INTERVIEWER: Martin, can I ask you the hardest one of all - can we have your name and your title, for the programme?

MARTIN KNUTSON: My name is Martin Knutson, and I'm chief of flight operations at NASA Haines Research Center.

INT: Thank you. Martin, can I ask you: what were you busy doing towards the middle and the end of the Fifties?

MK: I was employed by the CIA as a U-2 pilot, doing over-flights of denied territory.

INT: What was it like... Russia was the biggest enemy ever faced by the West - what was it like to suddenly be asked to fly into Russia?

MK: I think that contemplating going into Russia was certainly, if I were to think about it today, something I wouldn't even... it'd terrify me today. When you're 26 years old and an ex-fighter pilot... (Overlap)

(Interruption. A bit of discussion re: answers.)

INT: Let me ask you that again, Martin: what was it like when you were... what did you feel when you were asked to fly a plane into the middle of Russia?

MK: I was very excited about it. When you're 26 years old and a fighter pilot, you really look upon it as a great challenge. (Overlap) I hope nobody would ask me today. (Laughs)

INT: ... Can you wrap up... can you say, "When I was asked to..." What was it like when you were asked to fly into Russia?

MK: When I was asked to take that job on a volunteer basis, I was really quite excited about it. I'd been a fighter pilot for some years; it just looked like a very challenging thing to do.


INT: Martin, can you tell me what happened to you as a lieutenant in the Air Force?

MK: In 1955 I was asked by the CIA to volunteer for a programme, which later turned out to be flying the U-2 over Russia. And I looked upon it as very challenging, exciting; it was kind of like a fighter pilot's dream to go over this huge alien country. It was very challenging.

INT: Was it frightening?

MK: I don't believe I was frightened at all at the time - remember I was only 26 years old then, probably not long on brains. (Laughs) But I think "exciting" is a better word than frightening.

INT: Tell me, what was your mission?

MK: We...

INT: Sorry - let me rephrase that. What was the U-2?

MK: The U-2 was the first ever sustained high-altitude flight air plane, not dissimilar to a powered glider; very ungainly-looking beast, long-winged, very fragile; no redundant systems on it. The target was minimum weight. And that air plane... the missions were flown successfully; and the amazing thing is that air plane is still flying today, in modified versions.

INT: What was so special about it? Why was the U-2 capable of flying over Russia, where no other planes were capable of it?

MK: The U-2 was the only air plane I know of that was capable of flying over Russia, due to its extreme altitude capability. At that point in time, 1956-57, late Fifties, there were no surface-to-air missiles capable of getting to those altitudes, 65-70,000; certainly there were no fighters capable of that. I can remember squadrons of fighters underneath the U-2 trying to reach up and knock it down, and the U-2 was the only thing able to fly at those altitudes.

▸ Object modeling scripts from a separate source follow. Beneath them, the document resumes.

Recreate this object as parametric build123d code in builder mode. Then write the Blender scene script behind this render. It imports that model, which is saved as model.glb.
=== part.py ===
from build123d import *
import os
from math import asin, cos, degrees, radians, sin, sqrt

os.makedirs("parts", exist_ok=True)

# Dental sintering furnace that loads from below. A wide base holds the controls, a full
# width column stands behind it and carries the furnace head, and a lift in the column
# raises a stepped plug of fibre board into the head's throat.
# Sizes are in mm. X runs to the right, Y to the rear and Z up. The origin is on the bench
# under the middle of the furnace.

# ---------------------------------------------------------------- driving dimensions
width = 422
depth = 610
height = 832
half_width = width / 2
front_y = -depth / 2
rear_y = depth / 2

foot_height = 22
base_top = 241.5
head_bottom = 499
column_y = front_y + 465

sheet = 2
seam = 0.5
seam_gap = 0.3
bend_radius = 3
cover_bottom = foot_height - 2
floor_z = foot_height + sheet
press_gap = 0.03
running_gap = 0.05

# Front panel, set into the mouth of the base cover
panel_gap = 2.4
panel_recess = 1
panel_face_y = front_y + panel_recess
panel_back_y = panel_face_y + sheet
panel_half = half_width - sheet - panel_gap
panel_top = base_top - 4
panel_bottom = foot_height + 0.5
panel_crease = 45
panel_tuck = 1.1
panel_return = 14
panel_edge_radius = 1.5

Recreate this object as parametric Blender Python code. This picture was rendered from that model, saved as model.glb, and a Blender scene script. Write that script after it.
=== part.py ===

INT: So... the Russians knew you were there when you were flying, did the Russians know you were there, flying over Russia?

MK: Going into this affair, we all believed, I would say, and going up to the hierarchy in Washington, that the U-2 would not be seen and the Russians wouldn't know we were there. That fallacy lasted until the first penetration of denied territory. It turned out, in retrospect, the U-2 was really quite invisible to American radar, but Russian radar were a little different - better, you might say.

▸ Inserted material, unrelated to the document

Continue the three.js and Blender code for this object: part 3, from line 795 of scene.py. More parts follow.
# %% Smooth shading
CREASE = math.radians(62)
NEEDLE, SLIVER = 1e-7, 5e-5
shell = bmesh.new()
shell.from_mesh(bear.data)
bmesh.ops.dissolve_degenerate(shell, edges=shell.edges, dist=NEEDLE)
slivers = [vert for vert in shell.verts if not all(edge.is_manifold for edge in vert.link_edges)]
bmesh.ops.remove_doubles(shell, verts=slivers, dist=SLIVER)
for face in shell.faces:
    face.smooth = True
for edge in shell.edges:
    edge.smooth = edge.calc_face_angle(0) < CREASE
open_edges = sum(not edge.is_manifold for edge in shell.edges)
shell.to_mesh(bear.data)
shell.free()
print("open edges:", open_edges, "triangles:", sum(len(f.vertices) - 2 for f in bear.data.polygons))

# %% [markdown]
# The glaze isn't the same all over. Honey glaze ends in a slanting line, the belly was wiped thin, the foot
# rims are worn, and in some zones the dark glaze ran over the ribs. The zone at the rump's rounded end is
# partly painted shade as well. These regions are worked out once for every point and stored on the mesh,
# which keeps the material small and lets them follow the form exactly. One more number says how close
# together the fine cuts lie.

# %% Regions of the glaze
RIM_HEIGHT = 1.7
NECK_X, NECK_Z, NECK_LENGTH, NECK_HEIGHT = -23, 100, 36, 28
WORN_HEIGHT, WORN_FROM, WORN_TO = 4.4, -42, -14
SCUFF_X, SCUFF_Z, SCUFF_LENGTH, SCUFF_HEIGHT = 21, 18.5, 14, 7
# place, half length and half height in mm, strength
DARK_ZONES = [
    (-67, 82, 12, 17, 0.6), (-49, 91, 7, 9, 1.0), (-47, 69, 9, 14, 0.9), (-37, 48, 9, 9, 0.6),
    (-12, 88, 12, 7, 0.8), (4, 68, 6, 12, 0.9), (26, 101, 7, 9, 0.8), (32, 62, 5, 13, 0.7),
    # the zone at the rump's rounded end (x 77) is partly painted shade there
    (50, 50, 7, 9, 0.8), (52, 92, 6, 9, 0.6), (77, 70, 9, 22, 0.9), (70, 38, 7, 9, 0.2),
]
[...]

INT: So what happened when you were detected? What was the Russian response when they saw you over-flying Russia?

MK: The Russian response was active fighter participation in trying to shoot the air plane down. That continued for years, until we got into the missile age...

(Aircraft overhead. Inaudible talk. Cut.)

INT: So what was the Russian reaction when they detected the U-2 coming over?

MK: The Russian(s), of course, weren't happy with the penetration of their territory by the U-2 aircraft, and they actively, for years, tried to pursue it, shoot it down with fighters of various models. I'm told they also made diplomatic protests to the United States. They were very embarrassed by this, and therefore did not publicise that they knew about it; and in fact, I think they even today would say that the U-2 was not penetrating deep into Russian territory.

INT: How deep was the U-2 flying? Did you ever fly over any of the capital cities?

MK: Yes. (Clears throat) The U-2 penetrated, over the years, to every Russian capital city that I believe existed, starting missions over Leningrad, places like that. One of the very earliest missions went right over Moscow. And as the years progressed, just prior to the shooting down of Frank Powers, the targets were more the cities on the eastern side of the Ural Mountains.

INT: Could you explain a little more to me what the U-2 actually did? There you were, flying over Russia. What was your purpose once you got to the middle of Russia?

MK: Each U-2 flight had a plethora of specific targets that the pilot was shown on a map at the last minute before take-off, with the exact track to fly. In the earliest days, 1956, these targets generally were in the type of airfields, type of aircraft on the airfields, trying to get a total count of the Soviet air forces. As the years progressed, these targets became more various missiles, intercontinental and surface-to-air missile sites.